Au PIDS, Paris Images Digital Summit, LeMagduciné a pu découvrir en avant-première Mad Dreams & Monsters, le nouveau documentaire d’Alexandre Poncet et Gilles Penso qui reviennent, après Le Complexe de Frankenstein et les créatures au cinéma, sur la grande figure des effets spéciaux qu’est Phil Tippett.

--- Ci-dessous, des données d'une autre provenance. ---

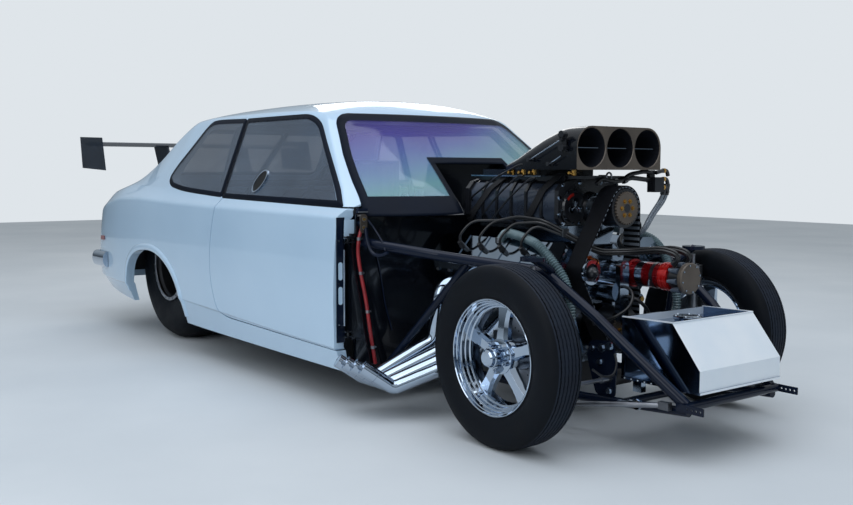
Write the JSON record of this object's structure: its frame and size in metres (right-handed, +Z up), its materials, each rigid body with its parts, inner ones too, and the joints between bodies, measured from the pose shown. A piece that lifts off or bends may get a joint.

Après Le Complexe de Frankenstein (2015), documentaire sur les créatures au cinéma, et Ray Harryhausen, le titan des effets spéciaux (réalisé en 2011 par Gilles Penso et produit par Alexandre Poncet et leur société Frenetic Arts), le duo nous revient avec Mad Dreams and Monsters. Le long métrage, qui revient sur le grand spécialiste de l’animation Phil Tippett, a été présenté au festival Gérardmer ainsi qu’au PIDS en « ultra avant-première », dixit Alexandre Poncet, le film n’étant pas encore finalisé.
Phil Tippett, un imaginaire manuel
Si vous ne le connaissez pas, vous avez forcément été témoin de son travail lors de visionnages de la trilogie originale Star Wars, de RoboCop I & II ou encore de Starship Troopers. Phil Tippett, comme le présente très bien le film, est l’héritier de Ray Harryhausen, le grand génie de la stop motion de la fin des années 40 au début des années 80. Les AT-AT de l’Empire Contre-Attaque, le jeu d’échec holographique de Star Wars, ou les piranhas du film homonyme de Joe Dante, Phil Tippett et sa bande de joyeux lurons les ont animés, et concernant certains éléments, créés de A à Z.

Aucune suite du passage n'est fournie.